───── INFORMATION SHOWN
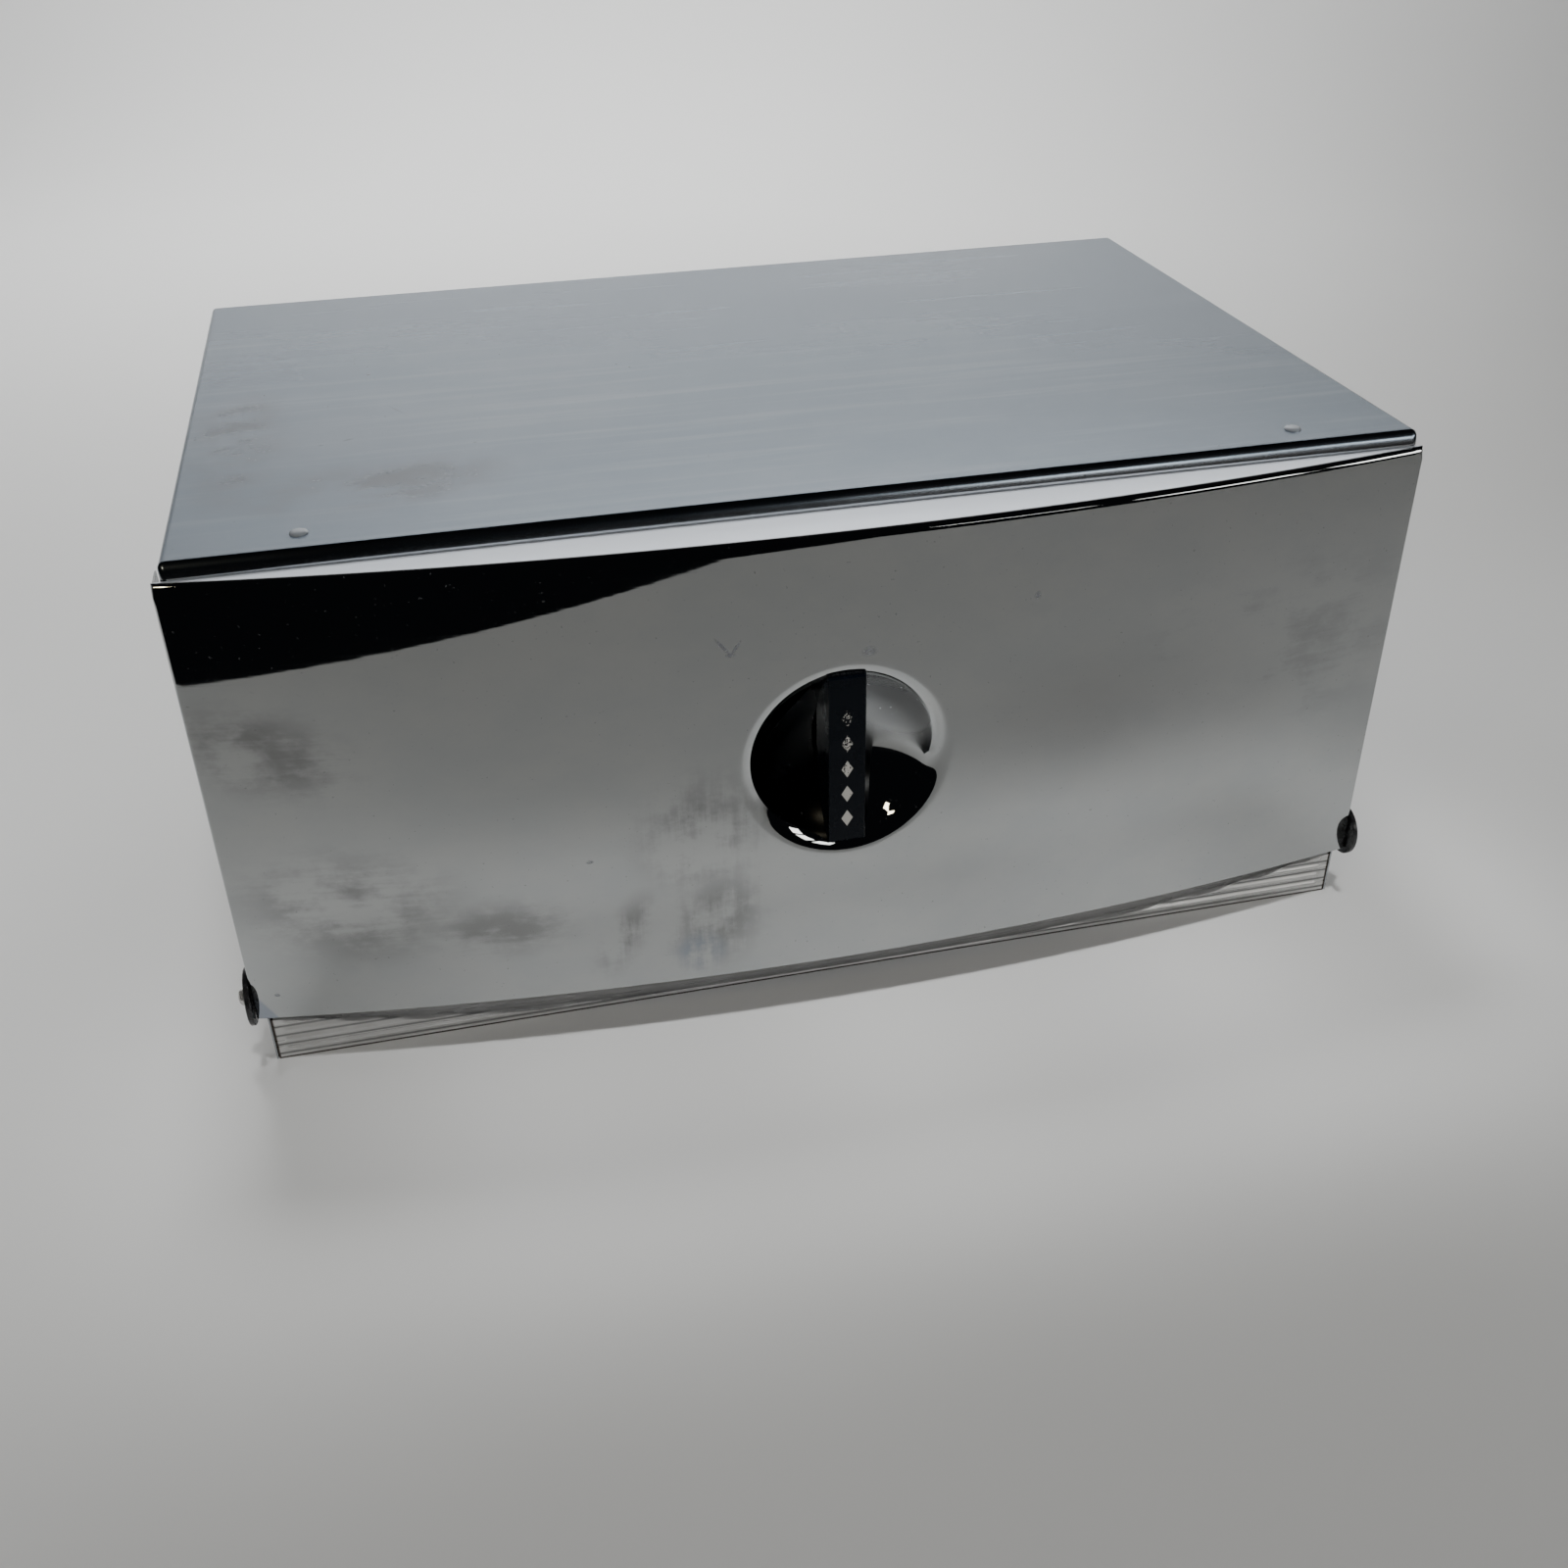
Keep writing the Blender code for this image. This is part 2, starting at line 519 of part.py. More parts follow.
def make_door_panel(material):
    """Bow-fronted pan with flanges outside the case and a pressed finger dish."""
    hinge = (0.0, PIVOT_Y, PIVOT_Z)
    outer = bowed_block(DOOR_HALF, 0.0, DOOR_REAR_Y, DOOR_BOTTOM, DOOR_TOP, DOOR_BEND)
    door = piece("door_panel", outer, material, at=hinge)
    hollow = tool("door_panel_hollow", bowed_block(DOOR_HALF - SHEET, SHEET, DOOR_REAR_Y + 0.01, DOOR_BOTTOM - 0.01,
                                                   DOOR_TOP - SHEET, DOOR_BEND - SHEET))
    combine(hollow, "DIFFERENCE", tool("dish_cup", bowl_solid(SHEET, -SHEET / 4)))
    combine(door, "DIFFERENCE", hollow)
    cut(door, bowl_solid(0.0, 0.01))
    strip_half = HALF_WIDTH - RETURN_WIDTH / 2
    ahead = [(x, bow_y(x, SHEET / 2), DOOR_BOTTOM) for x in stations(strip_half)]
    behind = [(x, y + DOOR_FOOT_FOLD, z) for x, y, z in reversed(ahead)]
    weld(door, extruded(ahead + behind, (0, 0, SHEET)))
    for side in (-1, 1):
        near, far = sorted((side * (FITTED_HALF - FIT_GAP * 3), side * (DOOR_HALF + 0.01)))
        cut(door, block((near, FRONT_Y - DOOR_STAND_OFF / 4, DOOR_TOP - 3 * SHEET),
                        (far, DOOR_REAR_Y + 0.01, DOOR_TOP + SHEET)))
        cut(door, rod(PIVOT_BORE, (side * (DOOR_HALF - 2 * SHEET), PIVOT_Y, PIVOT_Z),
                      (side * (DOOR_HALF + SHEET), PIVOT_Y, PIVOT_Z)))
    for z in screw_heights():
        cut(door, rod(HANDLE_BORE, (0, DOOR_FACE_Y, z), (0, DOOR_FACE_Y + DISH_DEPTH + 0.01, z), 16))
    return door


def make_handle_bar(material):
    """Black grip across the dish, flush with the door, on two feet that meet the bowl."""
    hinge = (0.0, PIVOT_Y, PIVOT_Z)
    half = HANDLE_WIDTH / 2
    reach = DISH_RADIUS - FIT_GAP
    bar = block((-half, DOOR_FACE_Y, DISH_CENTRE - reach), (half, DOOR_FACE_Y + HANDLE_DEPTH, DISH_CENTRE + reach))

    def in_front(edge):
        return all(vert.co.y < DOOR_FACE_Y + 1e-6 for vert in edge.verts)

    round_edges(bar, lambda edge: in_front(edge) and abs(edge.verts[0].co.x - edge.verts[1].co.x) > half,
                HANDLE_END_CHAMFER, 1)
    round_edges(bar, lambda edge: in_front(edge) and abs(edge.verts[0].co.z - edge.verts[1].co.z) > half, 0.0006, 2)
    handle = piece("handle_bar", bar, material, at=hinge)
    foot = HANDLE_FOOT / 2
    for z in screw_heights():
        weld(handle, block((-foot, DOOR_FACE_Y + HANDLE_DEPTH / 2, z - foot),
                           (foot, DOOR_FACE_Y + DISH_DEPTH, z + foot)))
    combine(handle, "INTERSECT", tool("handle_room", bowl_solid(-FIT_GAP, 0.01)))
    for z in screw_heights():
        cut(handle, rod(HANDLE_BORE, (0, DOOR_FACE_Y + HANDLE_FRONT_WALL, z), (0, DOOR_FACE_Y + DISH_DEPTH, z), 16))
    return handle


def make_handle_screw(name, z, material):
    """Round-head screw from inside the door through the dish into the handle's foot."""
    nearest = HANDLE_SCREW_SPACING / 2 - HANDLE_SCREW_HEAD - FIT_GAP
    seat = bowl_depth(nearest, SHEET) + FIT_GAP
    tip = HANDLE_FRONT_WALL + FIT_GAP
    outline = [(0.0, tip), (HANDLE_SCREW_RADIUS, tip), (HANDLE_SCREW_RADIUS, seat)]
    outline += dome(HANDLE_SCREW_HEAD, 0.0018, seat)
    outline[-1] = (0.0, seat + 0.0018)
    screw = piece(name, turned(outline, (0.0, DOOR_FACE_Y, z), (0, 1, 0), 16), material, at=(0.0, PIVOT_Y, PIVOT_Z))
    return screw


# ---- build --------------------------------------------------------------------------------------
clear_scene()
TOOL_FINISH = finish("tool", (1.0, 0.2, 0.1), 0.0, 0.5)
FINISHES = {
    "chrome_case": finish("chrome_case", (0.60, 0.62, 0.64), 1.0, 0.22),
    "chrome_door": finish("chrome_door", (0.62, 0.63, 0.64), 1.0, 0.10),
    "chrome_sill": finish("chrome_sill", (0.62, 0.62, 0.61), 1.0, 0.25),
    "tinned_steel": finish("tinned_steel", (0.52, 0.53, 0.54), 1.0, 0.38),
    "spring_steel": finish("spring_steel", (0.45, 0.46, 0.48), 1.0, 0.30),
    "steel": finish("steel", (0.50, 0.50, 0.50), 1.0, 0.35),
    "black_fibre": finish("black_fibre", (0.015, 0.015, 0.017), 0.0, 0.40),
    "black_plastic": finish("black_plastic", (0.02, 0.025, 0.03), 0.0, 0.35),
}

make_body_shell(FINISHES["chrome_case"])
make_back_panel(FINISHES["tinned_steel"])
make_floor_pan(FINISHES["tinned_steel"])
make_front_sill(FINISHES["chrome_sill"])

hinge_line = bpy.data.objects.new("door_hinge_line", None)
hinge_line.location = (0.0, PIVOT_Y, PIVOT_Z)
bpy.context.scene.collection.objects.link(hinge_line)
door_pieces = [make_door_panel(FINISHES["chrome_door"]), make_handle_bar(FINISHES["black_plastic"])]
for label, height in zip(("lower", "upper"), screw_heights()):
    door_pieces.append(make_handle_screw("handle_screw_" + label, height, FINISHES["steel"]))
bpy.context.view_layer.update()
for thing in door_pieces:
    thing.parent = hinge_line
    thing.matrix_parent_inverse = hinge_line.matrix_world.inverted()

for direction, label in ((-1, "left"), (1, "right")):
    make_pivot(direction, label, FINISHES)
    make_catch("catch_" + label, direction * RIVET_OFFSET, FINISHES["spring_steel"])
    make_catch_rivet("catch_rivet_" + label, direction * RIVET_OFFSET, FINISHES["steel"])
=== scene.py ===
"""Looks of a chrome bread box: bow-fronted drop door with a pressed finger dish, folded case, ribbed sill.

Metres, +Z up, the front faces -Y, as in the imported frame.
"""
import math

import bmesh
import bpy
from mathutils import Matrix, Vector


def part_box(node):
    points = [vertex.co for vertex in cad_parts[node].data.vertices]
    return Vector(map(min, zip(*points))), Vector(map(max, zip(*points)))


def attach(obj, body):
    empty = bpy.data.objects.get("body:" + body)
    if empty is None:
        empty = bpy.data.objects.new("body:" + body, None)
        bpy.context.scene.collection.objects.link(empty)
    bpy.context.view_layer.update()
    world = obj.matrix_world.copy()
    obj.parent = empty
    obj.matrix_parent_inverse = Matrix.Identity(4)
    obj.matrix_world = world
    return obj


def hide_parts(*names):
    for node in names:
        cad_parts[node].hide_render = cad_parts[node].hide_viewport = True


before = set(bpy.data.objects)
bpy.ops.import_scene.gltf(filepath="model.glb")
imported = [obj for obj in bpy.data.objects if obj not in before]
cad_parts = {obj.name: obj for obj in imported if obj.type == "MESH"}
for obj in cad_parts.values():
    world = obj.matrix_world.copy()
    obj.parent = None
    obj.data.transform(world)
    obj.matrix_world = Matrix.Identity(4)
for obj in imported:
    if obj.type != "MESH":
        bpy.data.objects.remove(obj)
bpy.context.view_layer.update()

# ---- sizes shared with the frame ----------------------------------------------------------------
CASE_LOW, CASE_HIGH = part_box("body_shell")
DOOR_LOW, DOOR_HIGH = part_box("door_panel")
BAR_LOW, BAR_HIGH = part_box("handle_bar")
DISC_LOW, DISC_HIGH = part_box("pivot_disc_left")
SILL_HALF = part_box("front_sill")[1].x
RISER_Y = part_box("floor_pan")[0].y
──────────
TASK TO CARRY OUT: Starting with the line that contains "for direction, label", repeat each line exactly, and stop once the line that contains "obj.parent = None" has been repeated.

RESULT OF THE EXERCISE:
for direction, label in ((-1, "left"), (1, "right")):
    make_pivot(direction, label, FINISHES)
    make_catch("catch_" + label, direction * RIVET_OFFSET, FINISHES["spring_steel"])
    make_catch_rivet("catch_rivet_" + label, direction * RIVET_OFFSET, FINISHES["steel"])
=== scene.py ===
"""Looks of a chrome bread box: bow-fronted drop door with a pressed finger dish, folded case, ribbed sill.

Metres, +Z up, the front faces -Y, as in the imported frame.
"""
import math

import bmesh
import bpy
from mathutils import Matrix, Vector


def part_box(node):
    points = [vertex.co for vertex in cad_parts[node].data.vertices]
    return Vector(map(min, zip(*points))), Vector(map(max, zip(*points)))


def attach(obj, body):
    empty = bpy.data.objects.get("body:" + body)
    if empty is None:
        empty = bpy.data.objects.new("body:" + body, None)
        bpy.context.scene.collection.objects.link(empty)
    bpy.context.view_layer.update()
    world = obj.matrix_world.copy()
    obj.parent = empty
    obj.matrix_parent_inverse = Matrix.Identity(4)
    obj.matrix_world = world
    return obj


def hide_parts(*names):
    for node in names:
        cad_parts[node].hide_render = cad_parts[node].hide_viewport = True


before = set(bpy.data.objects)
bpy.ops.import_scene.gltf(filepath="model.glb")
imported = [obj for obj in bpy.data.objects if obj not in before]
cad_parts = {obj.name: obj for obj in imported if obj.type == "MESH"}
for obj in cad_parts.values():
    world = obj.matrix_world.copy()
    obj.parent = None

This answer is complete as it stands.